What about the films themselves? Naturalistic and engrossing, they lure the viewer into the characters’ ethical dilemmas, scientific discussions and sexual encounters in real time. The human search for freedom — whether within a politically repressive society, a scientific laboratory or a marriage — is a constant theme.
At times, the films show humanity at its lowest: Mental breakdowns, incest and brutally degrading K.G.B. interrogations all feature.

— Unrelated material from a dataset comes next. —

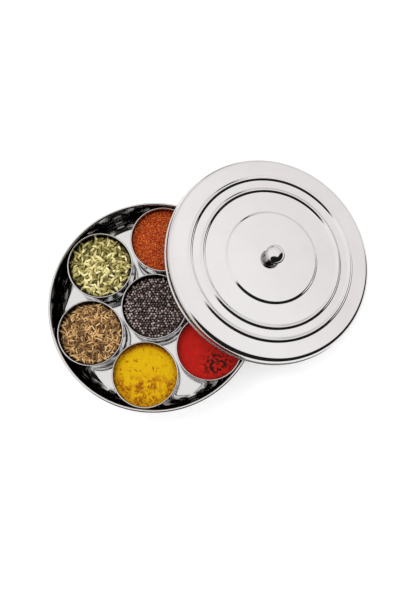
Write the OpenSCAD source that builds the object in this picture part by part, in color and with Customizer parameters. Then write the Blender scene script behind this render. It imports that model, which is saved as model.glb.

It’s made more shocking by the knowledge that the people appearing onscreen aren’t acting, but rather responding to their lived conditions.
“Nobody is ever in the middle of the road with this project,” said Ruth Mackenzie, co-artistic director of the Théâtre du Châtelet. “You either find it provocative or exhilarating.”
Khrzhanovsky said it was the project’s confrontational nature that spooked officials in Berlin and forced him to scale back its ambitions. “If it’s not possible to build a bridge in Paris, or a wall in Berlin,” he added, “it looks like art exists somewhere in a ghetto, where you can do things — but not very visible, not very provocative.”
But Khrzhanovsky said he remained committed to “DAU,” despite the need to compromise on his vision. “For me, satisfaction is when the project will meet the public,” he said. “The public is the main collaborator in this phase.”
Collaborators from the creative scene, like Mackenzie, are already convinced of the project’s significance.
“I’ve worked on a lot of ambitious projects, but this is the only one that has had mythic status before it’s even started,” she said. “It’s the world premiere of something that’s never been done before.”